未だかつてない強敵に弱気になりそうな自信を叱咤し心を強く持とうとしていますが、額ににじむ脂汗や揺れる瞳からは、「無限列車編」での“無力感”の記憶が根底にある、相当の恐怖と不安も脳裏に浮かんでいることが想像できます。しかしそれでも、決して背を向けることはしない炭治郎の“心の強さ”もより強調されている場面でもあります。

宇髄と嫁たちの墓参り

第9話「上弦を倒したら」では宇髄と三人の嫁が、亡き宇髄の姉弟たちの墓参りをする場面が描かれています。

テレビアニメのOP映像では一人墓に参る宇髄の姿が登場していたため、ファンの間では「本編でも墓参りの場面が描かれるのは?」との声が多く上がっていました。

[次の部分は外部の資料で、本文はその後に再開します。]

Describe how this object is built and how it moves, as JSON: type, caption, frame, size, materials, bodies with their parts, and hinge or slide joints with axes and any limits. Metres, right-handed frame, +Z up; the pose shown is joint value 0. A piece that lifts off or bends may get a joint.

「生きてりゃお前らと飲む機会があったのかもな…」と呟く宇髄のどこか哀愁を感じさせる様子とは裏腹に、周囲は桜の花が咲き誇る穏やかな日和が描かれています。またその後、墓前で重箱を広げて食事を楽しむ宇髄と嫁たちのにぎやかな光景は、宇髄たちにとって幸せな思い出であったことを感じさせます。

まとめ


(C)吾峠呼世晴/集英社・アニプレックス・ufotable

テレビアニメ『鬼滅の刃 遊郭編』の原作コミックとの比較・考察、いかがだったでしょうか。

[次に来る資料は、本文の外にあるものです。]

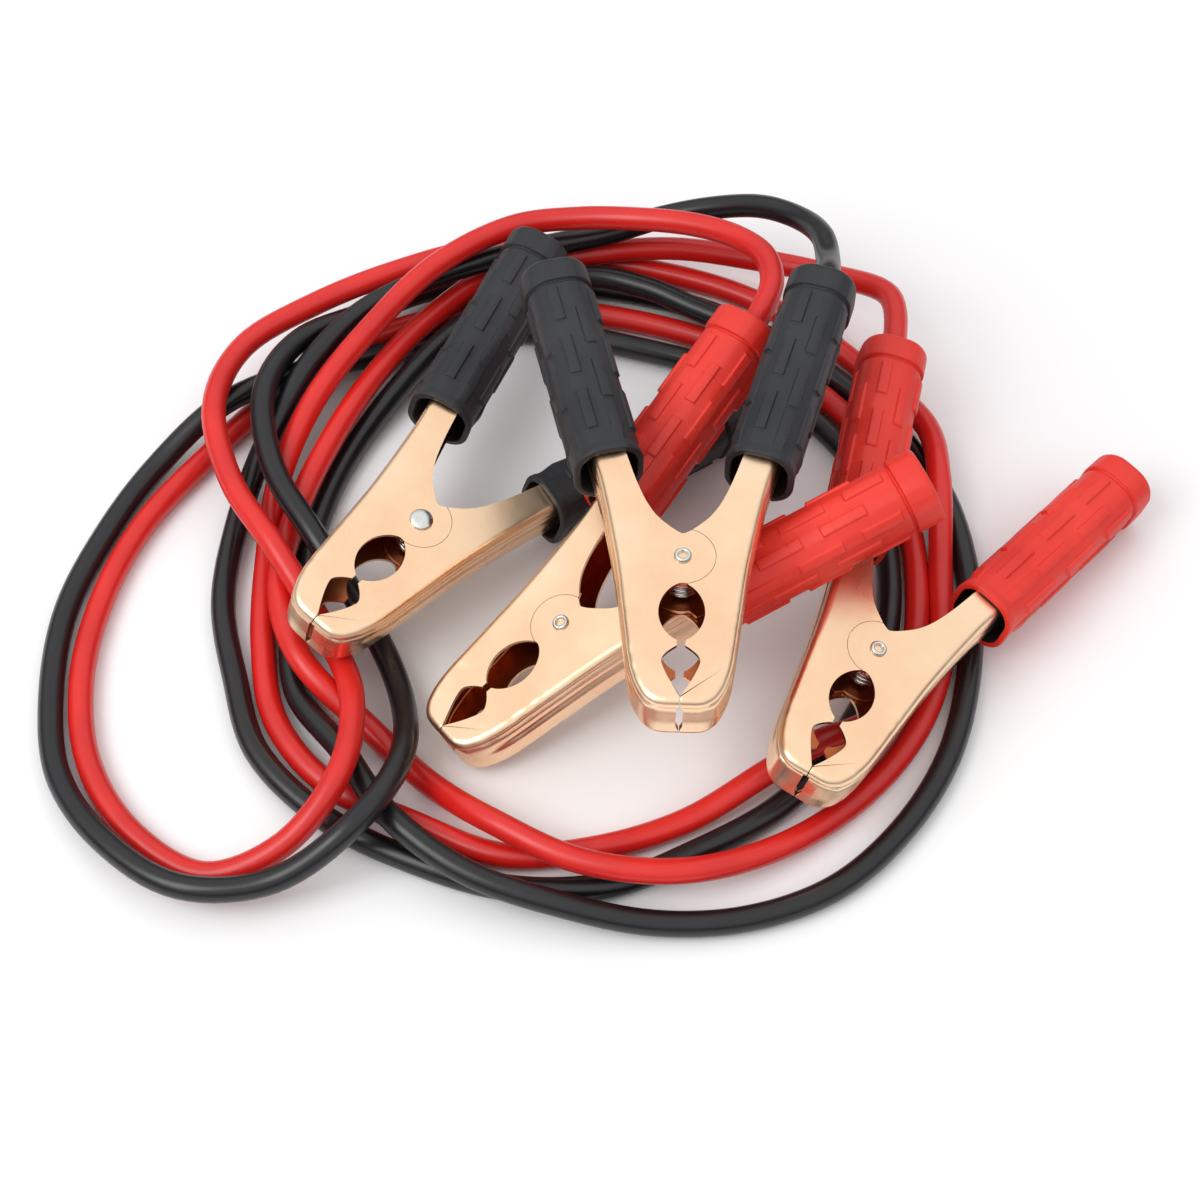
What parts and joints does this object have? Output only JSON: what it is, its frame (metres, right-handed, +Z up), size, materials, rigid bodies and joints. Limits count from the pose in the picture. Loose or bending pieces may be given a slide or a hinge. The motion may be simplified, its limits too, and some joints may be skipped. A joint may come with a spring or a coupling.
{
  "type": "car jumper cable",
  "caption": "Car jumper cable with a red and a black lead, sprung copper coloured battery clamps and ribbed grips, lying loosely coiled.",
  "frame": {"origin": "on the floor under the middle of the box around the four clamps", "axes": "+Z up from the floor; +Y away from the viewer of the picture; +X to the viewer's right; the jaws point towards minus Y"},
  "size_m": [0.3543, 0.2671, 0.0782],
  "materials": {
    "copper_plated_steel": "pressed sheet steel with a thin satin copper coloured plating",
    "zinc_plated_steel": "bright zinc plating on rivets and spring wire",
    "red_grip_plastic": "soft moulded PVC sleeve, satin, with raised bars",
    "black_grip_plastic": "soft moulded PVC sleeve, matte charcoal, with raised bars",
    "red_cable_plastic": "smooth extruded PVC jacket with a soft shine",
    "black_cable_plastic": "smooth extruded PVC jacket with a soft shine"
  },
  "bodies": {
    "cables_and_fixed_halves": {"red_cable": "red_cable_plastic", "black_cable": "black_cable_plastic", "clamp_a_cable_jaw": "copper_plated_steel", "clamp_a_cable_grip": "black_grip_plastic", "clamp_a_rivet": "zinc_plated_steel", "clamp_a_spring": "zinc_plated_steel", "clamp_b_cable_jaw": "copper_plated_steel", "clamp_b_cable_grip": "black_grip_plastic", "clamp_b_rivet": "zinc_plated_steel", "clamp_b_spring": "zinc_plated_steel", "clamp_c_cable_jaw": "copper_plated_steel", "clamp_c_cable_grip": "red_grip_plastic", "clamp_c_rivet": "zinc_plated_steel", "clamp_c_spring": "zinc_plated_steel", "clamp_d_cable_jaw": "copper_plated_steel", "clamp_d_cable_grip": "red_grip_plastic", "clamp_d_rivet": "zinc_plated_steel", "clamp_d_spring": "zinc_plated_steel"},
    "clamp_a_moving_half": {"clamp_a_free_jaw": "copper_plated_steel", "clamp_a_free_grip": "black_grip_plastic"},
    "clamp_b_moving_half": {"clamp_b_free_jaw": "copper_plated_steel", "clamp_b_free_grip": "black_grip_plastic"},
    "clamp_c_moving_half": {"clamp_c_free_jaw": "copper_plated_steel", "clamp_c_free_grip": "red_grip_plastic"},
    "clamp_d_moving_half": {"clamp_d_free_jaw": "copper_plated_steel", "clamp_d_free_grip": "red_grip_plastic"}
  },
  "joints": [
    {"name": "clamp_a_rivet_hinge", "type": "hinge", "parent": "cables_and_fixed_halves", "child": "clamp_a_moving_half", "pos_m": [-0.09821, -0.01089, 0.02866], "axis": [-0.2338, 0.122, -0.9646], "range_deg": [0, 30], "stiffness_Nm_per_rad": 4, "springref_deg": -11.46},
    {"name": "clamp_b_rivet_hinge", "type": "hinge", "parent": "cables_and_fixed_halves", "child": "clamp_b_moving_half", "pos_m": [-0.01641, -0.05189, 0.06636], "axis": [0, 0, -1], "range_deg": [0, 18], "stiffness_Nm_per_rad": 4, "springref_deg": -11.46},
    {"name": "clamp_c_rivet_hinge", "type": "hinge", "parent": "cables_and_fixed_halves", "child": "clamp_c_moving_half", "pos_m": [-0.04981, -0.04689, 0.02476], "axis": [-0.2876, -0.0946, 0.9531], "range_deg": [0, 4], "stiffness_Nm_per_rad": 4, "springref_deg": -11.46},
    {"name": "clamp_d_rivet_hinge", "type": "hinge", "parent": "cables_and_fixed_halves", "child": "clamp_d_moving_half", "pos_m": [0.04179, -0.05819, 0.02676], "axis": [0.2004, -0.0473, 0.9786], "range_deg": [0, 18], "stiffness_Nm_per_rad": 4, "springref_deg": -11.46}
  ]
}
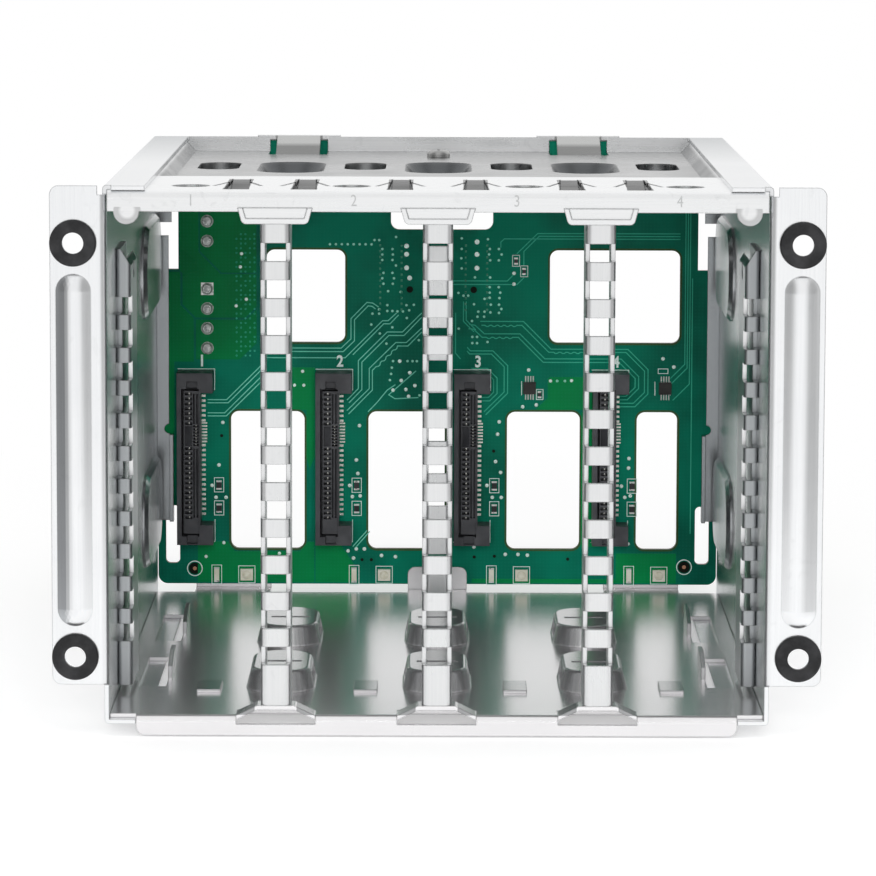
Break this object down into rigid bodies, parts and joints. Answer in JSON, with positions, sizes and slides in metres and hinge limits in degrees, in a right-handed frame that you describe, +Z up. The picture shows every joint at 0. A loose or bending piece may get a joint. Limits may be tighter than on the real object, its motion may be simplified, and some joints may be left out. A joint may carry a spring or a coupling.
{
  "type": "hot swap drive cage",
  "caption": "Open-fronted sheet steel drive cage with ladder dividers, folded mounting flanges and a connector board across the rear.",
  "frame": {"origin": "middle of the four flange holes, in the plane of the flanges' front faces", "axes": "+X to the right seen from the front, +Y into the cage from its front, +Z up"},
  "size_m": [0.1688, 0.1941, 0.1213],
  "materials": {
    "plated_steel": "bright zinc plated sheet",
    "ring_rubber": "matt black",
    "board_green": "solder mask on glass fibre",
    "connector_black": "moulded",
    "contact_gold": "plated",
    "header_plastic": "moulded",
    "tinned_pin": "tinned",
    "socket_shell": "plated",
    "light_lens": "clear resin over cream",
    "chip_black": "moulded",
    "resistor_body": "fired",
    "screw_steel": "zinc plated"
  },
  "bodies": {
    "root": {"activity_lights": "light_lens", "backplane_board": "board_green", "bus_chips": "chip_black", "chip_resistors": "resistor_body", "data_pins_left": "tinned_pin", "data_pins_right": "tinned_pin", "data_socket_left": "socket_shell", "data_socket_right": "socket_shell", "divider_center": "plated_steel", "divider_left": "plated_steel", "divider_right": "plated_steel", "drive_connector_1": "connector_black", "drive_connector_2": "connector_black", "drive_connector_3": "connector_black", "drive_connector_4": "connector_black", "drive_contacts_1": "contact_gold", "drive_contacts_2": "contact_gold", "drive_contacts_3": "contact_gold", "drive_contacts_4": "contact_gold", "fault_lights": "light_lens", "flange_ring_lower_left": "ring_rubber", "flange_ring_lower_right": "ring_rubber", "flange_ring_upper_left": "ring_rubber", "flange_ring_upper_right": "ring_rubber", "floor_pan": "plated_steel", "guide_ladder_left": "plated_steel", "guide_ladder_right": "plated_steel", "post_screw": "screw_steel", "power_header_lower": "header_plastic", "power_header_upper": "header_plastic", "power_pins_lower": "tinned_pin", "power_pins_upper": "tinned_pin", "rear_post": "plated_steel", "side_wall_left": "plated_steel", "side_wall_right": "plated_steel", "top_plate": "plated_steel"}
  },
  "joints": []
}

大好評のうちに終了したアニメ『遊郭編』ですが、監督の外崎春雄は「原作のニュアンスを損なわないことを大切にする」と語った反面、「原作では描き切れなかったことをいかに原作のテイストで表現し、キャラクターの人格を補完できるかをやっていきたい」と語っています。

一見すると矛盾した内容を語っているように感じますが、実際にテレビアニメが放送されると、オリジナルシーンであっても違和感なく作品に溶け込み、多くのファンが絶賛していました。これも作品への深い理解と多様な表現を模索し続ける、外崎春雄の手腕だからこそ可能だったといえるでしょう。

そして最終話「何度生まれ変わっても」の放送直後、テレビアニメ第3期にあたる『鬼滅の刃 刀鍛冶の里編』の製作も発表されました。

“霞柱”時透無一郎、“恋柱”甘露寺蜜璃が満を持して登場する一方で、さらに激化を極めていく上弦の鬼たちとの戦いが描かれる「刀鍛冶の里編」のアニメ化が待ち遠しいと同時に、“テレビアニメ”『鬼滅の刃 刀鍛冶の里編』がどのような作品となるのか、外崎春雄の手腕に期待です。